Add to this that there’s no pope in Protestantism, no Magisterium, no binding Church authority of any kind. Anglicans can’t police Methodists can’t police Presbyterians, and nobody is under any particular moral obligation to one of these rather than the other. For the most part, church authority exists only inasmuch as individual Protestants want it to exist.
I think that there are several things to take away from this, even as Catholics:
- Stop assuming that if a person is a Protestant, they necessarily hold to x belief. No coherent belief binds Protestantism together. Instead, ask them what they believe. You may be in for a surprise.
- Recognize the draw, and challenge, of authority. Whether they realize it or not, many Protestants have been going through life with a religion-made-for-one, their own personal blend of Catholicism, various Protestant denominations, and whatever they’ve experienced, seen on TV, etc. On the one hand, there’s something extremely attractive about an external, visible religious authority with a coherent set of beliefs and practices that have stood up to the test of time for 2000 years. On the other hand, there’s something terrifying about that specter, and the amount of control it requires relinquishing.
- Recognize that the problem may be not strictly theological. Some people aren’t Catholic because their careful examination of the theological data hasn’t convinced them. But these people are a fleetingly small minority. Most people just haven’t thought deeply about the question, or haven’t been invited to a Catholic church, or have only had TV and stereotypes to go off of.

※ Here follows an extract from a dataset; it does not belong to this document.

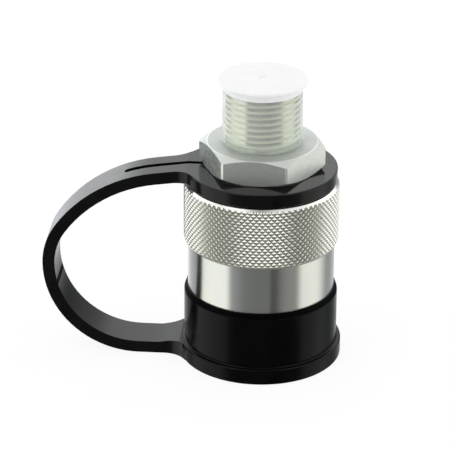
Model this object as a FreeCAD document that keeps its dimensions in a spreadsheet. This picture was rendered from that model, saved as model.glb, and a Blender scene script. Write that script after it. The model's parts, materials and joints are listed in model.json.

- See your role. You may not be a theologian, able to reach that first (fleetingly-small) group of people I mentioned int he last point, but you can do something about this second group. Form authentic friendships with people you wish were Catholic, share interesting Catholic books or talks or just ideas, draw them deeper into an exploration of Scripture and of early Christian writings. Heck, you might even grow deeper in your faith in the meantime.